Check each line of the listing, and copy it if it contains the word "materials".

═══ DATA FOR THE TASK ═══

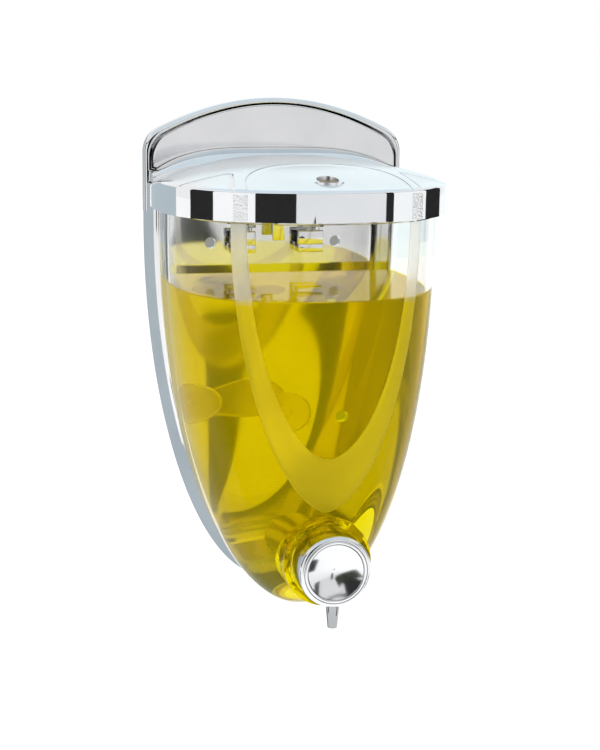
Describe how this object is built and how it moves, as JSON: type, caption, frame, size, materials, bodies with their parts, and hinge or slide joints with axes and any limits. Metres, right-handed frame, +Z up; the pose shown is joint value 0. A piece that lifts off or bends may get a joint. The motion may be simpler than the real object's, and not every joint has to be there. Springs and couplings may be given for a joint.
{
  "type": "wall mounted soap dispenser",
  "caption": "Wall mounted push soap dispenser: arched back plate with shield tray, clear rounded tank, hinged crowned lid with lock, round push button and small nozzle.",
  "frame": {"origin": "on the wall face, at the centre of the four screw holes", "axes": "+Z up, wall at y = 0, front towards -Y, +X to the right seen from the front"},
  "size_m": [0.1246, 0.1245, 0.228],
  "materials": {
    "chrome_shell": "bright chrome plating on ABS",
    "chrome_button": "bright chrome plating on ABS",
    "clear_plastic": "clear, with a satin band",
    "white_plastic": "moulded",
    "seal_rubber": "smooth",
    "steel": "bright",
    "lock_brass": "dull brass"
  },
  "bodies": {
    "base": {"wall_plate": "chrome_shell", "tank": "clear_plastic", "hinge_pins": "steel", "boss_ring": "clear_plastic", "pump_body": "white_plastic", "pump_gasket": "seal_rubber", "pump_nut": "white_plastic", "guide_bush": "white_plastic", "inlet_seat": "white_plastic"},
    "lid": {"lid": "chrome_shell"},
    "lock": {"lock_barrel": "lock_brass", "lock_cam": "steel", "lock_screw": "steel"},
    "button": {"push_button": "chrome_button", "nozzle": "chrome_button", "piston": "white_plastic", "piston_rings": "seal_rubber", "return_spring": "steel"},
    "inlet_valve": {"inlet_ball": "steel"},
    "outlet_valve": {"outlet_ball": "steel"}
  },
  "joints": [
    {"name": "lid_hinge", "type": "hinge", "parent": "base", "child": "lid", "pos_m": [0, -0.0285, 0.0752], "axis": [-1, 0, 0], "range_deg": [0, 70]},
    {"name": "lock_turn", "type": "hinge", "parent": "lid", "child": "lock", "pos_m": [0, -0.1012, 0.07], "axis": [0, 0, -1], "range_deg": [0, 90]},
    {"name": "button_push", "type": "slide", "parent": "base", "child": "button", "axis": [0, 1, 0], "range_m": [0, 0.005], "stiffness_N_per_m": 400, "springref_m": -0.005},
    {"name": "inlet_valve_lift", "type": "slide", "parent": "base", "child": "inlet_valve", "axis": [0, -1, 0], "range_m": [0, 0.0012]},
    {"name": "outlet_valve_lift", "type": "slide", "parent": "button", "child": "outlet_valve", "axis": [0, -1, 0], "range_m": [0, 0.0012]}
  ]
}
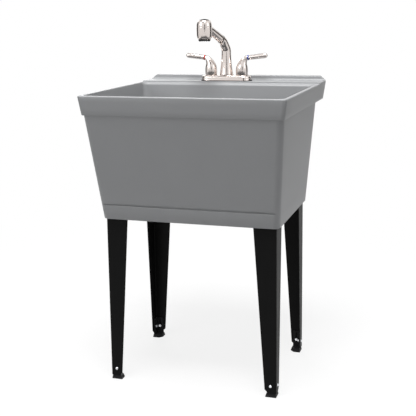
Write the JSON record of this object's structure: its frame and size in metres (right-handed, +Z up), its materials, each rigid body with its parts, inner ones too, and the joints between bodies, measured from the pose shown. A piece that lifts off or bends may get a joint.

═══

**RESULT FOR THIS TASK**
Describe how this object is built and how it moves, as JSON: type, caption, frame, size, materials, bodies with their parts, and hinge or slide joints with axes and any limits. Metres, right-handed frame, +Z up; the pose shown is joint value 0. A piece that lifts off or bends may get a joint. The motion may be simpler than the real object's, and not every joint has to be there. Springs and couplings may be given for a joint.
  "materials": {
Write the JSON record of this object's structure: its frame and size in metres (right-handed, +Z up), its materials, each rigid body with its parts, inner ones too, and the joints between bodies, measured from the pose shown. A piece that lifts off or bends may get a joint.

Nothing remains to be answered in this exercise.